Configuration
The ScaleNPU was designed with a focus on flexibility, allowing for extensive configurability and parameterization. While the current implementation includes several configurable parameters, many have only been tested with their default values.
Parameters
Parameter Name | Type | Description | Default Value | Range/Possible Values |
---|---|---|---|---|
SIZE |
int |
Number of rows and columns in the systolic array. | 8 |
Positive integer (limited by FPGA DSP blocks) |
INPUT_DATA_WIDTH |
int |
Bit width for input data values in the systolic array. | 16 |
8 , 16 , 32 , 64 |
WEIGHT_DATA_WIDTH |
int |
Bit width for weight values in the systolic array. | 16 |
8 , 16 , 32 , 64 |
OUTPUT_DATA_WIDTH |
int |
Bit width for output data from MAC operations. It also defines bias and sum data width. | 32 |
8 , 16 , 32 , 64 |
ACTIVATION_OUTPUT_WIDTH |
int |
Bit width for output after the activation (and quantization) function. | 16 |
Should match INPUT_DATA_WIDTH |
BUFFER_SIZE |
int |
Maximum number of inferences stored in SDRAM. | 16 |
Based on SDRAM capacity and application |
INPUT_FIFO_DEPTH |
int |
Depth of the input FIFO buffer. | 16 |
Should match BUFFER_SIZE |
OUTPUT_FIFO_DEPTH |
int |
Depth of the output FIFO buffer. | 16 |
Should match BUFFER_SIZE |
WEIGHT_FIFO_DEPTH |
int |
Depth of the weight FIFO buffer. | 8 |
Typically smaller than input/output buffers. Minimum is SIZE |
BURST_SIZE |
int |
Burst size for AXI RAM transfers (2^N bytes). | 2 |
Positive integer; should align with input and weight sizes |
BURST_LEN |
int |
Length of the burst in 32-bit word transfers. | 1 |
Positive integer |
Remarks:
BURST_SIZE
andBURST_LEN
follow AXI protocol limitations, directly influencing memory ordering behavior.- FIFO depths depend on SDRAM limits in the FPGA, so testing beyond default values could reveal memory constraints. Default values are close to minimum requirements.
Typedefs
Typedef Name | Type | Description |
---|---|---|
word |
logic signed [31:0] |
A signed 32-bit data type used in operations like MAC. |
short |
logic signed [15:0] |
A signed 16-bit data type for inputs and weights. |
uword |
logic [31:0] |
An unsigned 32-bit data type used in memory or control ops. |
These typedefs ensure consistent data sizing across the architecture.

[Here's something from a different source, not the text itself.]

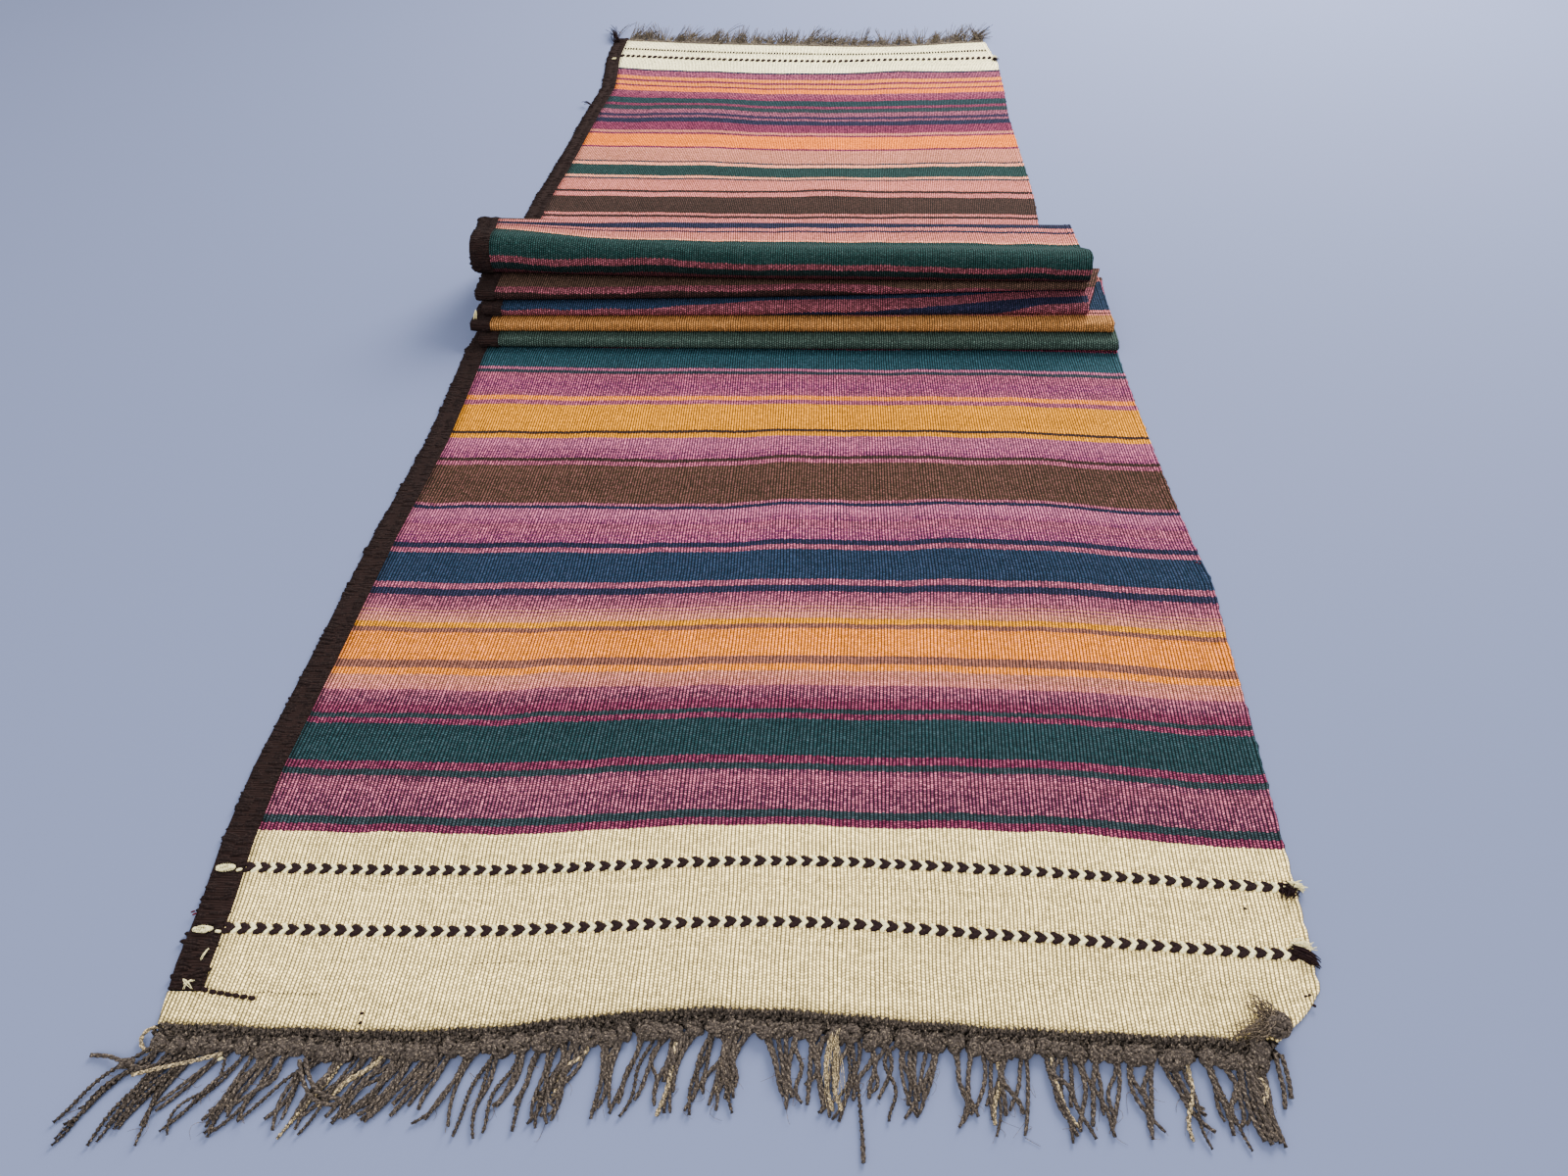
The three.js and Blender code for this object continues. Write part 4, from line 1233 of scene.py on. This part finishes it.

Supported Parameter Variations
Due to time constraints, the ScaleNPU's parameterization has been primarily tested with default values. Most limitations arise in the memory management unit, given its rigid handling of BURST_SIZE
and BURST_LEN
in relation to the systolic array size, input/weight/output bit widths, and buffer capacities. Extending functionality to support all potential parameter combinations would require significantly more logic, especially in the memory ordering and interface units.
Warning
Current configurations outside of the default values may not guarantee proper operation of the ScaleNPU.
The following table outlines some potential issues and solutions related to specific parameters:
Parameter Name | Likelihood of Failure | Reason for Failure | Possible Solution |
---|---|---|---|
SIZE |
Medium, if DSP constraints are respected. | Memory ordering might not fill the array if SIZE is not divisible by BURST_LEN . With SIZE=8 , four 2-beat requests fill the array's 8 rows/columns. |
Add logic to handle unaligned bursts |
INPUT_DATA_WIDTH , WEIGHT_DATA_WIDTH , OUTPUT_DATA_WIDTH |
Low, but may require adjusting burst parameters. | Current 16-bit default guards against overflow; larger values may increase DSP needs and require burst adjustments. | Adjust burst sizes/lengths to handle larger data widths, prevent overflow |
ACTIVATION_OUTPUT_WIDTH |
Low, but may also require burst adjustments. | As above, larger widths may increase DSP needs and affect burst sizes/lengths. | Same as above |
BUFFER_SIZE |
Very low. | NPU may exit with code 11 if buffer size is too small for CPU inputs. |
Increase buffer size or perform inference on fewer inputs at a time. |
BURST_SIZE |
Medium. | Misalignment with input, weight, and bias widths | Ensure proper alignment, or refactor memory ordering/interface state machines |
BURST_LEN |
High. | Hardcoded logic in memory ordering unit expects default values | Refactor memory ordering/interface state machines to support flexibility |
Note
For DE1-SoC and DE1-Nano boards, altering these parameters is generally unnecessary, as the default implementation is sufficient for most academic projects. An appropriate driver could abstract many of these implementation details.